F₁, F₂, and F₃ are three convolution kernels. ReLU is the non-linear activation on each convolution layer. EncoderRecurrency represents bidirectional LSTM. After feature extraction, the music feature sequence is first sent to three convolution layers to extract music context information, and then, sent to a bidirectional LSTM to generate the hidden state H of the encoder.
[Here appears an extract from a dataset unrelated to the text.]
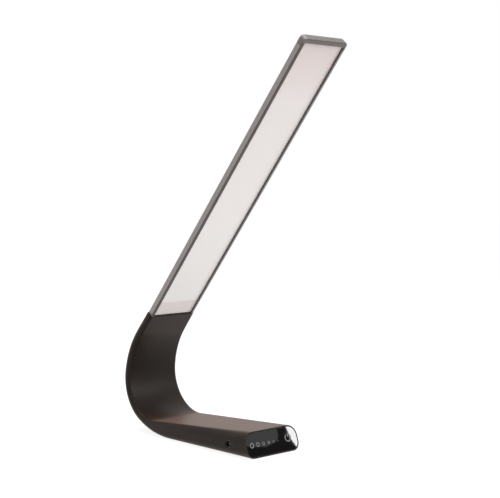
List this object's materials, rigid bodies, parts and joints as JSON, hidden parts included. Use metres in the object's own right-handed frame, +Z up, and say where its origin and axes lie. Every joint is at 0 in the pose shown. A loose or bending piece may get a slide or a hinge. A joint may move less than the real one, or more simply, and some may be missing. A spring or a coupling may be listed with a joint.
{
  "type": "light therapy desk lamp",
  "caption": "Slim light therapy desk lamp: flat edge-lit light panel on a C-shaped bendable silicone arm that flows into a weighted base with a touch panel.",
  "frame": {"origin": "middle of the foot pad's underside, on the desk", "axes": "+Z up, -Y towards the user and the touch panel, +X across the lamp's width"},
  "size_m": [0.0686, 0.2652, 0.3903],
  "materials": {
    "soft_touch_silicone": "matte, soft-touch",
    "moulded_abs": "fine moulded texture",
    "gloss_acrylic": "high gloss",
    "foot_rubber": "matte",
    "steel": "plain, cold rolled",
    "zinc_screw": "zinc plated",
    "nickel": "nickel plated",
    "circuit_board": "solder mask",
    "component_resin": "moulded",
    "nylon": "natural",
    "anodised_aluminium": "bead blasted and anodised, gunmetal",
    "opal_diffuser": "opal, matt",
    "clear_acrylic": "clear, dot printed",
    "white_film": "white",
    "led_resin": "phosphor-filled resin",
    "lead_sheath": "matte"
  },
  "bodies": {
    "base": {"anchor_screws": "zinc_screw", "arm_lead_1": "lead_sheath", "arm_sleeve_1": "soft_touch_silicone", "ballast_plate": "steel", "base_housing": "moulded_abs", "base_lead": "lead_sheath", "base_skin": "soft_touch_silicone", "board_parts": "component_resin", "board_screws": "zinc_screw", "board_spacers": "nylon", "bottom_cover": "moulded_abs", "cover_screws": "zinc_screw", "foot_pad": "foot_rubber", "hinge_pin_1": "steel", "jack_body": "moulded_abs", "jack_pin": "nickel", "jack_shell": "nickel", "main_board": "circuit_board", "spine_anchor": "steel", "touch_board": "circuit_board", "touch_panel": "gloss_acrylic", "touch_ribbon": "nylon"},
    "arm_link_1": {"arm_lead_2": "lead_sheath", "arm_sleeve_2": "soft_touch_silicone", "hinge_pin_2": "steel", "spine_link_1": "steel"},
    "arm_link_2": {"arm_lead_3": "lead_sheath", "arm_sleeve_3": "soft_touch_silicone", "hinge_pin_3": "steel", "spine_link_2": "steel"},
    "arm_link_3": {"arm_lead_4": "lead_sheath", "arm_sleeve_4": "soft_touch_silicone", "hinge_pin_4": "steel", "spine_link_3": "steel"},
    "arm_link_4": {"arm_lead_5": "lead_sheath", "arm_sleeve_5": "soft_touch_silicone", "hinge_pin_5": "steel", "spine_link_4": "steel"},
    "arm_link_5": {"arm_lead_6": "lead_sheath", "arm_sleeve_6": "soft_touch_silicone", "hinge_pin_6": "steel", "spine_link_5": "steel"},
    "head": {"arm_collar": "soft_touch_silicone", "diffuser": "opal_diffuser", "end_cap": "anodised_aluminium", "head_frame": "anodised_aluminium", "head_lead": "lead_sheath", "head_tongue": "steel", "led_board_left": "circuit_board", "led_board_right": "circuit_board", "leds_left": "led_resin", "leds_right": "led_resin", "light_guide": "clear_acrylic", "reflector": "white_film", "root_block": "moulded_abs", "root_screws": "zinc_screw"}
  },
  "joints": [
    {"name": "arm_bend_1", "type": "hinge", "parent": "base", "child": "arm_link_1", "pos_m": [0, 0.09472, 0.01148], "axis": [1, 0, 0], "range_deg": [-7, 7], "deforming": ["arm_sleeve_1", "arm_lead_1"]},
    {"name": "arm_bend_2", "type": "hinge", "parent": "arm_link_1", "child": "arm_link_2", "pos_m": [0, 0.114, 0.01956], "axis": [1, 0, 0], "range_deg": [-7, 7], "deforming": ["arm_sleeve_2", "arm_lead_2"]},
    {"name": "arm_bend_3", "type": "hinge", "parent": "arm_link_2", "child": "arm_link_3", "pos_m": [0, 0.12761, 0.03544], "axis": [1, 0, 0], "range_deg": [-7, 7], "deforming": ["arm_sleeve_3", "arm_lead_3"]},
    {"name": "arm_bend_4", "type": "hinge", "parent": "arm_link_3", "child": "arm_link_4", "pos_m": [0, 0.13262, 0.05574], "axis": [1, 0, 0], "range_deg": [-7, 7], "deforming": ["arm_sleeve_4", "arm_lead_4"]},
    {"name": "arm_bend_5", "type": "hinge", "parent": "arm_link_4", "child": "arm_link_5", "pos_m": [0, 0.12904, 0.07645], "axis": [1, 0, 0], "range_deg": [-7, 7], "deforming": ["arm_sleeve_5", "arm_lead_5"]},
    {"name": "arm_bend_6", "type": "hinge", "parent": "arm_link_5", "child": "head", "pos_m": [0, 0.12009, 0.09549], "axis": [1, 0, 0], "range_deg": [-7, 7], "deforming": ["arm_sleeve_6", "arm_lead_6"]}
  ]
}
The encoder module and decoder module can calculate the hidden layer state H = {h₁, h₂, … h_i} and hidden layer state S = {M₁, M₂, … M_j}, respectively. h_i and M_j are the hidden states of the coding layer and the hidden states of the decoding layer at each time step. Then, the attention weight is calculated and assigned to the music context vector to obtain the audio feature vector after assigning the weight. Attention calculation occurs at each decoder time step. The custom score function is calculated for the target hidden state and each source state to generate attention weight. To reduce the potential sub-sequence repetition or omission in the decoding process, the cumulative attention weight of the previous decoding process is considered as an additional feature to keep the model consistent when moving forward along the input sequence. Therefore, the model uses the attention mechanism based on location sensitivity to expand the previous attention mechanism. Equation (10) displays the details:

$\begin{array}{l} e_{i, j} = s c o r e (s_{i}, c α_{i - 1}, h_{j}) = v_{a}^{T} tanh (W s_{i} + V h_{j} + U f_{i, j} + b) & (10) \end{array}$

f_i,j is the position feature obtained by convolution of the previous attention weight α_i−1. $v_{a}^{T}$ , W, V, U, and b are the parameters to be trained. Through the attention calculation module, the attention weight between the hidden layer states h_i and s_j can be obtained.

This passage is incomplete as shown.